■ **Exercise goal**:
Write out exactly the lines from the line with "then centres it." through the line with "obj.matrix_parent_inverse = Matrix.Identity(4)", both ends included, and no other line.

■ **Data**:
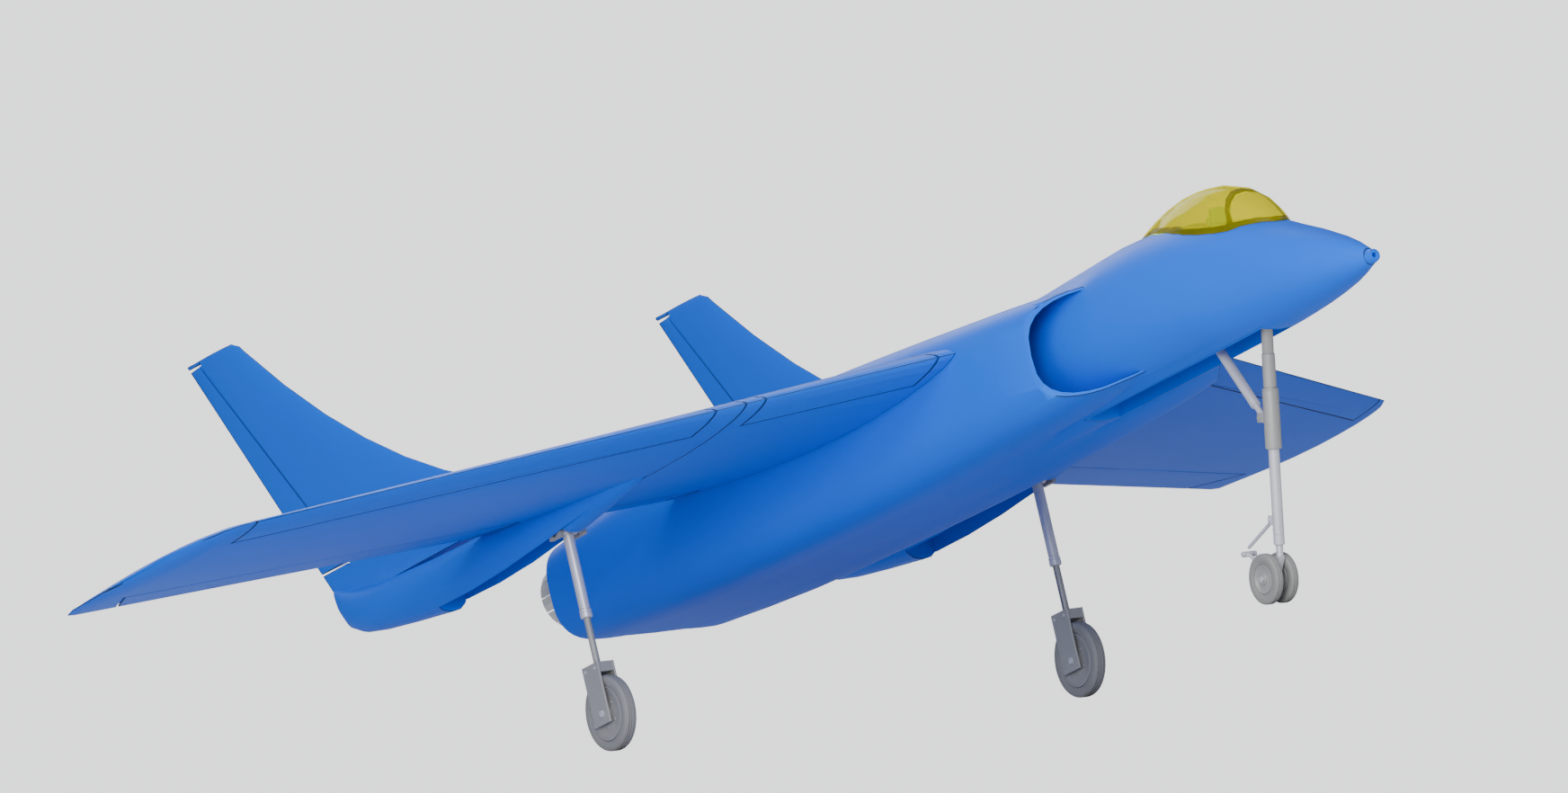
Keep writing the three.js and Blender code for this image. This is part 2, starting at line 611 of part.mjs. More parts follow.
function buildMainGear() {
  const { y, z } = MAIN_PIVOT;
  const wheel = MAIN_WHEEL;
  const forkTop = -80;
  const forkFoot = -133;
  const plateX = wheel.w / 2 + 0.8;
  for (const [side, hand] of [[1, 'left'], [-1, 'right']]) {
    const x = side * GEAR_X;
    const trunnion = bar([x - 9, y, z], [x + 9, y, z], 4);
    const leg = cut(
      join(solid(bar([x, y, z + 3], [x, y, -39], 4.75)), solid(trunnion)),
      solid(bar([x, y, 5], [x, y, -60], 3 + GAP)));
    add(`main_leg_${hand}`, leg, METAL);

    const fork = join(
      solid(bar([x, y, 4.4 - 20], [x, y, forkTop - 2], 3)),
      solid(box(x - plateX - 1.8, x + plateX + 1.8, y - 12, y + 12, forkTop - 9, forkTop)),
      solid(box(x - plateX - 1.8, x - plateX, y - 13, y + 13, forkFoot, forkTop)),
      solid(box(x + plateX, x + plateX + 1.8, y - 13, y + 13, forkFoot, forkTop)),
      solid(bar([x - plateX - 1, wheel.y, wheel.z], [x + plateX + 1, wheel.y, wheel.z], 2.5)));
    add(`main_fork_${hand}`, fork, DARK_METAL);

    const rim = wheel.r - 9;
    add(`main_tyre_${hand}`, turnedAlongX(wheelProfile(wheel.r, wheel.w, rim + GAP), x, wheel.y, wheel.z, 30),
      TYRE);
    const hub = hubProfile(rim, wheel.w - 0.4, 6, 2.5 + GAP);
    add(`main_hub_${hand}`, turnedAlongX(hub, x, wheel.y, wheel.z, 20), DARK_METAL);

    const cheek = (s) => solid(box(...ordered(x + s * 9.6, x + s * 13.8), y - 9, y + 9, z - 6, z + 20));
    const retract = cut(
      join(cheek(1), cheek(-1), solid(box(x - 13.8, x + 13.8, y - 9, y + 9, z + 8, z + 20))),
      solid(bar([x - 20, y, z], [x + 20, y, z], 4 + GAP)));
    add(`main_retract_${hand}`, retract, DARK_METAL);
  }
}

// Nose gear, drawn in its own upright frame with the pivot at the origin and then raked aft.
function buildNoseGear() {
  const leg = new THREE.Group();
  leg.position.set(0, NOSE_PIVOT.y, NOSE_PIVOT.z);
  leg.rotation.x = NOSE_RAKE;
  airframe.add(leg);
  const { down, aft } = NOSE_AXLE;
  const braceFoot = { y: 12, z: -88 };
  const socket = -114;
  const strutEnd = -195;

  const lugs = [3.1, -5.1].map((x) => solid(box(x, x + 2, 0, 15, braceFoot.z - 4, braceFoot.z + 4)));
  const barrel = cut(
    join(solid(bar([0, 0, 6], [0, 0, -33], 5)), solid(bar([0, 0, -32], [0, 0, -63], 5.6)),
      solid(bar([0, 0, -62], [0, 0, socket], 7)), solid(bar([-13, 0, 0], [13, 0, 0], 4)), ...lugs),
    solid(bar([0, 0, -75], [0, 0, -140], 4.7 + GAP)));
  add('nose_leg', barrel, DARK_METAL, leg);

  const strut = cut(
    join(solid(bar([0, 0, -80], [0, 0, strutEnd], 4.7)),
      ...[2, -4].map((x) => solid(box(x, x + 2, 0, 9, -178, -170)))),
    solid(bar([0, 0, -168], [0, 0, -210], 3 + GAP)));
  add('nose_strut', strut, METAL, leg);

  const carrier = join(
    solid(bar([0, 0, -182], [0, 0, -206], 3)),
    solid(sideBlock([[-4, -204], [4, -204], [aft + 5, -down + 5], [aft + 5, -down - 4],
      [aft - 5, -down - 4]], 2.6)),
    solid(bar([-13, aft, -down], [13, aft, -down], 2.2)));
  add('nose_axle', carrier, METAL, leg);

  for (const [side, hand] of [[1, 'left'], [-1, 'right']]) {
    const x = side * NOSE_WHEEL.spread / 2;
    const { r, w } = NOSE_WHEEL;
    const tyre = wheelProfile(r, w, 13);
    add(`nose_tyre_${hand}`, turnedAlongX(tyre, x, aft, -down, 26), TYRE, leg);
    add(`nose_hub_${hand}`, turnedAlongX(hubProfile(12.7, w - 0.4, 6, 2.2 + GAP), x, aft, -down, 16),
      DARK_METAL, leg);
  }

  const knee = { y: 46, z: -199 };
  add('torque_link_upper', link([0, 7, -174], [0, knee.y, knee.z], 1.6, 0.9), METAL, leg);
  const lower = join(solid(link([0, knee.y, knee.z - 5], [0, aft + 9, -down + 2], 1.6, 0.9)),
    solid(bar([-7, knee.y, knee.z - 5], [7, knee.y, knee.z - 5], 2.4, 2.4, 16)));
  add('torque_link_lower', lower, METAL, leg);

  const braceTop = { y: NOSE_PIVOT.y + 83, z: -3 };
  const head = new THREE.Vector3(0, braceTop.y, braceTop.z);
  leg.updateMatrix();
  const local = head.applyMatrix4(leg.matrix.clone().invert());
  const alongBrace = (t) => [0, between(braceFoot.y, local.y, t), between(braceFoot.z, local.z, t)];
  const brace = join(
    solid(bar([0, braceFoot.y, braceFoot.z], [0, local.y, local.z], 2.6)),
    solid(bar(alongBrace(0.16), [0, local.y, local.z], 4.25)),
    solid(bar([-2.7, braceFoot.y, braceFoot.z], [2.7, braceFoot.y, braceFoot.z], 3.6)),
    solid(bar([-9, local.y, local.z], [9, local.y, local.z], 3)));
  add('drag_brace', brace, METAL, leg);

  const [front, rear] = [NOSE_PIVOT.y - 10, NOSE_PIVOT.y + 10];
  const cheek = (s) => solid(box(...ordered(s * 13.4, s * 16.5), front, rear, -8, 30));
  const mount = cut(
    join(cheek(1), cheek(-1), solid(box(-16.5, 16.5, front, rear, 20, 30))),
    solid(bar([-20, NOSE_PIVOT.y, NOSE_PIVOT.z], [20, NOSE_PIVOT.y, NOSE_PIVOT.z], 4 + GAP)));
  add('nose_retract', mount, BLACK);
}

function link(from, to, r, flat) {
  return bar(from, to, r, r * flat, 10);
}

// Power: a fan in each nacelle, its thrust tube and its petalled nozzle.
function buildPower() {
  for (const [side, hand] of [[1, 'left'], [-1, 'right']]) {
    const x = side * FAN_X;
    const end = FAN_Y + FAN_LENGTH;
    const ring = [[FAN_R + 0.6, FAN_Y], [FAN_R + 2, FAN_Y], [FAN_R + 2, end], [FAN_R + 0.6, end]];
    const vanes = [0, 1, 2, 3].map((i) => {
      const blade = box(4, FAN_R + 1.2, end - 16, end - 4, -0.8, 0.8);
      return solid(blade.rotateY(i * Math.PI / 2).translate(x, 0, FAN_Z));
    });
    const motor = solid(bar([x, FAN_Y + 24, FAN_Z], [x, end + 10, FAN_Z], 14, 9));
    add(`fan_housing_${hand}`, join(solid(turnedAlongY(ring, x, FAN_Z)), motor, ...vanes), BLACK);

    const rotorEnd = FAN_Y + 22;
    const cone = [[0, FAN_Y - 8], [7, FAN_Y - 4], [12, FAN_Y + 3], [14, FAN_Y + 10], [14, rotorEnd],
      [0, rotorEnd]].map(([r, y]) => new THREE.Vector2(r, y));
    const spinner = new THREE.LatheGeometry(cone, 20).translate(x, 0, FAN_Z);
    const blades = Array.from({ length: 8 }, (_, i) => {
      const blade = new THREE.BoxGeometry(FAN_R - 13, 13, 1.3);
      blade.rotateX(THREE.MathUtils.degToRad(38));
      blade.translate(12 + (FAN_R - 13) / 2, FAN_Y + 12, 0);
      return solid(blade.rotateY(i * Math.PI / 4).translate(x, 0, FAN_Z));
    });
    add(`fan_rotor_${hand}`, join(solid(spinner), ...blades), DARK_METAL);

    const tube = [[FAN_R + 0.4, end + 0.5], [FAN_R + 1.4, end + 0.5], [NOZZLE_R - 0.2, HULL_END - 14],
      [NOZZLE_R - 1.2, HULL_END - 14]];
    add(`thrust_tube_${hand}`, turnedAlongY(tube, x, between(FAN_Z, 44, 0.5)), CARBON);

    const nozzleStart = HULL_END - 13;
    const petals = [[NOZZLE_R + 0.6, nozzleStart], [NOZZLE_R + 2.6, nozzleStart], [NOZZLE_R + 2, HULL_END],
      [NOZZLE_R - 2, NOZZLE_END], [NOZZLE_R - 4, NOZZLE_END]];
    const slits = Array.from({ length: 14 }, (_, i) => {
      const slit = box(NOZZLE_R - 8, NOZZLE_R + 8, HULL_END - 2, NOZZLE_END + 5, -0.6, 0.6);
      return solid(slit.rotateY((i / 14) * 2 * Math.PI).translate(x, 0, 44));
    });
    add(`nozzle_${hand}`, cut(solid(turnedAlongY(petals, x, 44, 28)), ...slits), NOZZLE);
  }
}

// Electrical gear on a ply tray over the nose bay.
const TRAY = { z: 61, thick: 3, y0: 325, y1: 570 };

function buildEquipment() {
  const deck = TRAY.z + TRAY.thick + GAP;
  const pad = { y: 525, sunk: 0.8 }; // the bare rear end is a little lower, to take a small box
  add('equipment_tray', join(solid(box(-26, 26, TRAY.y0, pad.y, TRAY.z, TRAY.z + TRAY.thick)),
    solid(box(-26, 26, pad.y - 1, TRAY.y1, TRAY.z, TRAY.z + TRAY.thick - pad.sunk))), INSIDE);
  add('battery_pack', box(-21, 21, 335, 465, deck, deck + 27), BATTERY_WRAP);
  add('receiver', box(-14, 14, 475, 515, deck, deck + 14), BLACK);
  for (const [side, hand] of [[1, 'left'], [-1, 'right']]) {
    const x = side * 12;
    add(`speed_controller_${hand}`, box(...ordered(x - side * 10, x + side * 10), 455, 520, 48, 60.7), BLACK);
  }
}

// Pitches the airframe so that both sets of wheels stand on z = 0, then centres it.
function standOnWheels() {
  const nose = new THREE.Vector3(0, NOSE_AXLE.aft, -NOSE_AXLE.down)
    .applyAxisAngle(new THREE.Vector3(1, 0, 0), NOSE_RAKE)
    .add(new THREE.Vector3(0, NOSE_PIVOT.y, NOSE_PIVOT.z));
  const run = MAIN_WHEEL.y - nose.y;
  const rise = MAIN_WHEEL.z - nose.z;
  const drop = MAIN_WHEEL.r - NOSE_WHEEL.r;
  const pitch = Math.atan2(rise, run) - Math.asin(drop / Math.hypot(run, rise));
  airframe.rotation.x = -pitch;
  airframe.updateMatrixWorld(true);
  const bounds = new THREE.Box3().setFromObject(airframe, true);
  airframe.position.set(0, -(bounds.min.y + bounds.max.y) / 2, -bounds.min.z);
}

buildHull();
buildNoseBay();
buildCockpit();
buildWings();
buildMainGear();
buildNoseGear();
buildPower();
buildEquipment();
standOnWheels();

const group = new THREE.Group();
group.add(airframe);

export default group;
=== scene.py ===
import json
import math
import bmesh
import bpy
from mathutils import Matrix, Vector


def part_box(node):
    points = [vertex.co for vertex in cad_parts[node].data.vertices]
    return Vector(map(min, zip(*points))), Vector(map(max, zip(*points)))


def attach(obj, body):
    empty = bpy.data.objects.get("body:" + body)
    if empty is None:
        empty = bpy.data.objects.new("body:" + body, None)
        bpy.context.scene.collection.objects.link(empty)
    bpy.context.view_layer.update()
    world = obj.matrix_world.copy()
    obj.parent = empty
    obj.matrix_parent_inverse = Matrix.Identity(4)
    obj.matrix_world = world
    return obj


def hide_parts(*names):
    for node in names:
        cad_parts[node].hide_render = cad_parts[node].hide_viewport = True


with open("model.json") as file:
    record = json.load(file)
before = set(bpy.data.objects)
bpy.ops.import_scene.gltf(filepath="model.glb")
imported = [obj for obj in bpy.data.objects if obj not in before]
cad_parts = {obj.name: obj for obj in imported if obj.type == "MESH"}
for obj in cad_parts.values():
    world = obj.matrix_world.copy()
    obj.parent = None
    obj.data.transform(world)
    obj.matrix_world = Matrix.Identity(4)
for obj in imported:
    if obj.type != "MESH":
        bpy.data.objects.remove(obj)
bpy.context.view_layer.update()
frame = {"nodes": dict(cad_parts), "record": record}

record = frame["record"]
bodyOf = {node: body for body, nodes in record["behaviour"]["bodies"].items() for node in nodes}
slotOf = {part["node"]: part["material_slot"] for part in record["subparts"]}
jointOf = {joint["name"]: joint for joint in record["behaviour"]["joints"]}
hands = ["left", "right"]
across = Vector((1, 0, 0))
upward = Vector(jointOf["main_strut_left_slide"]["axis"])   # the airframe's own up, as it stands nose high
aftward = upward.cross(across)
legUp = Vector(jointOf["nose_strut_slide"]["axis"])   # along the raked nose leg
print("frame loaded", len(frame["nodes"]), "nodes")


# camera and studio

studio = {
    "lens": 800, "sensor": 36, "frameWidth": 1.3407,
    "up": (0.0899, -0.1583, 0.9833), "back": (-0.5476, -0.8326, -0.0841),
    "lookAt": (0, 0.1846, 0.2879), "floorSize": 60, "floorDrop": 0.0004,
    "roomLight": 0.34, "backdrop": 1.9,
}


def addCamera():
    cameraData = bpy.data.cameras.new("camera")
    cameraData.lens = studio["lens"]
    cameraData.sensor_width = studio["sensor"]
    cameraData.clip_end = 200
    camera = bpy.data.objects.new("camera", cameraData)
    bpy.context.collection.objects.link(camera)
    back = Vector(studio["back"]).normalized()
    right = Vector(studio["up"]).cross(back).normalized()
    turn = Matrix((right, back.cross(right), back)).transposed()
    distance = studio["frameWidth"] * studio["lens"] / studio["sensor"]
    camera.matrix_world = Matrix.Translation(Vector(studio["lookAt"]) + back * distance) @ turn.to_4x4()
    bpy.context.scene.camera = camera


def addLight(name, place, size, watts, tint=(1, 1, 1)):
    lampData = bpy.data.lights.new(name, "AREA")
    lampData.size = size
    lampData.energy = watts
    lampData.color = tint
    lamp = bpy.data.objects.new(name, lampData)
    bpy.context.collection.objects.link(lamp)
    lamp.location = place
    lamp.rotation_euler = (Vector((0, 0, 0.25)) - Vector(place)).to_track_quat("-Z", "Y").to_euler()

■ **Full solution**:
// Pitches the airframe so that both sets of wheels stand on z = 0, then centres it.
function standOnWheels() {
  const nose = new THREE.Vector3(0, NOSE_AXLE.aft, -NOSE_AXLE.down)
    .applyAxisAngle(new THREE.Vector3(1, 0, 0), NOSE_RAKE)
    .add(new THREE.Vector3(0, NOSE_PIVOT.y, NOSE_PIVOT.z));
  const run = MAIN_WHEEL.y - nose.y;
  const rise = MAIN_WHEEL.z - nose.z;
  const drop = MAIN_WHEEL.r - NOSE_WHEEL.r;
  const pitch = Math.atan2(rise, run) - Math.asin(drop / Math.hypot(run, rise));
  airframe.rotation.x = -pitch;
  airframe.updateMatrixWorld(true);
  const bounds = new THREE.Box3().setFromObject(airframe, true);
  airframe.position.set(0, -(bounds.min.y + bounds.max.y) / 2, -bounds.min.z);
}

buildHull();
buildNoseBay();
buildCockpit();
buildWings();
buildMainGear();
buildNoseGear();
buildPower();
buildEquipment();
standOnWheels();

const group = new THREE.Group();
group.add(airframe);

export default group;
=== scene.py ===
import json
import math
import bmesh
import bpy
from mathutils import Matrix, Vector


def part_box(node):
    points = [vertex.co for vertex in cad_parts[node].data.vertices]
    return Vector(map(min, zip(*points))), Vector(map(max, zip(*points)))


def attach(obj, body):
    empty = bpy.data.objects.get("body:" + body)
    if empty is None:
        empty = bpy.data.objects.new("body:" + body, None)
        bpy.context.scene.collection.objects.link(empty)
    bpy.context.view_layer.update()
    world = obj.matrix_world.copy()
    obj.parent = empty
    obj.matrix_parent_inverse = Matrix.Identity(4)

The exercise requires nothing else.